See map optional parameters for additional configuration options, including batch_prompt and max_batch_size.

Tool-equipped filter agents

In Python, filter supports agent=docetl.Agent(...) just like map. The filter agent can call tools over multiple turns, then returns the filter's single boolean output field. DocETL drops that boolean field from kept rows.

import docetl

@docetl.tool
def has_active_legal_hold(account_id: str) -> bool:
    """Return whether an account is currently under legal hold."""
    return account_id in {"acct_1042", "acct_7788", "acct_9910"}

agent = docetl.Agent(tools=[has_active_legal_hold], max_turns=5, max_tool_calls=3)

frame = frame.filter(
    prompt=(
        "Keep only records that require compliance review. Use "
        "has_active_legal_hold for account {{ input.account_id }} and consider "
        "the event text: {{ input.event_text }}"
    ),
    output={"schema": {"keep": "bool"}},
    model="azure/gpt-4o-mini",
    agent=agent,
)

Agent configs are Python-only and cannot be exported to YAML. Filters with agent= cannot currently be combined with cascade, because cascades use a separate proxy/oracle execution path.

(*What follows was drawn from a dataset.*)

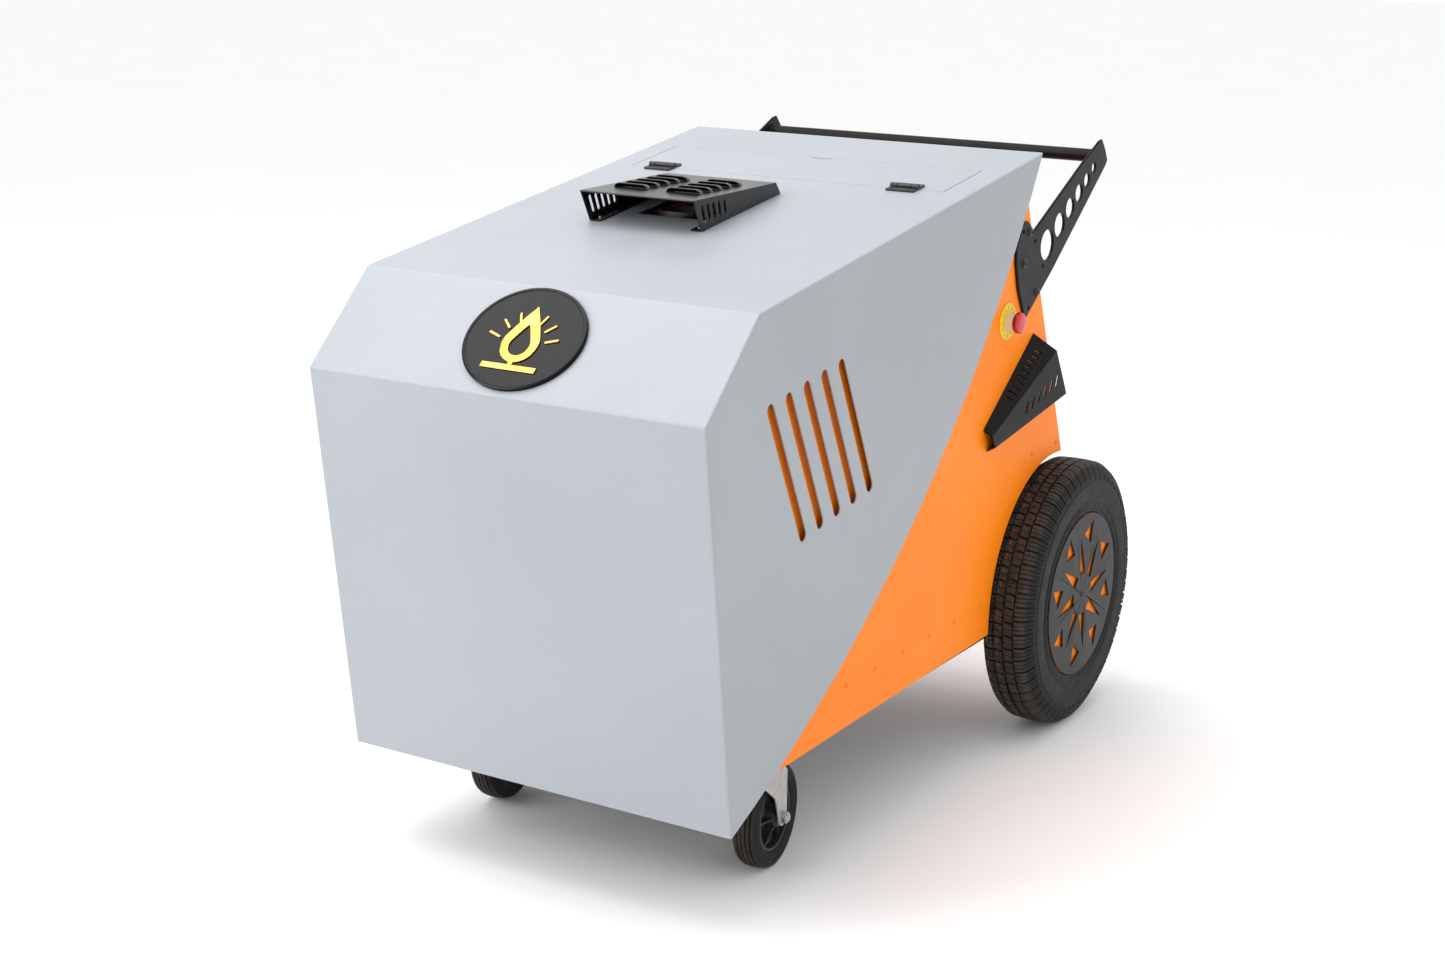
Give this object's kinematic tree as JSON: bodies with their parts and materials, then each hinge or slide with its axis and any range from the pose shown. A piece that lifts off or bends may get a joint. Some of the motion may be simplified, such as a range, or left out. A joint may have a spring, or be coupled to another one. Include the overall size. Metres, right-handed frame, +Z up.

See the Python API reference for the full API and the Tool-Equipped Agents tutorial for an end-to-end tool-equipped pipeline.

Model Cascade (cost reduction)

A cascade block runs a cheap proxy model on all items first and only escalates uncertain cases to the expensive oracle model, with a statistical quality guarantee.

- name: is_relevant
  type: filter
  model: gpt-4o
  prompt: "Is this document about climate policy? {{ input.text }}"
  output: { schema: { keep: "bool" } }
  cascade:
    proxy_model: gpt-4o-mini
    target: 0.95
pipeline = pipeline.filter(
    name="is_relevant",
    model="gpt-4o",
    prompt="Is this document about climate policy? {{ input.text }}",
    output={"schema": {"keep": "bool"}},
    cascade={"proxy_model": "gpt-4o-mini", "target": 0.95},
)
Parameter Description Default
proxy_model The cheap model for the proxy pass (required)
guarantee accuracy, precision, recall, or precision+recall recall
target Target value for the guarantee metric, in (0, 1) (required)
delta Failure probability; guarantee holds w.p. 1 - delta 0.05
label_budget Max oracle calls spent learning the threshold 400

proxy_model can be a chat model (scored by logprobs) or an embedding model like text-embedding-3-small (a logistic head is fitted on an oracle-labeled slice of the budget — far cheaper per item for high-volume topical filters).

See Model Cascades with BARGAIN for full details, guarantee explanations, and examples.

Limiting filtered outputs

For filter, limit counts only retained documents (boolean output true). DocETL evaluates inputs until it has collected limit passing documents, then stops scheduling LLM calls — so you can request "the first N matches" without scoring the entire dataset.

Validation

For more details on validation techniques and implementation, see operators.

Best Practices

  1. Boolean Output: The output schema must have exactly one boolean field; write the prompt so the LLM produces a clear true/false judgment.
  2. Data Flow Awareness: Unlike Map, Filter reduces the size of your dataset.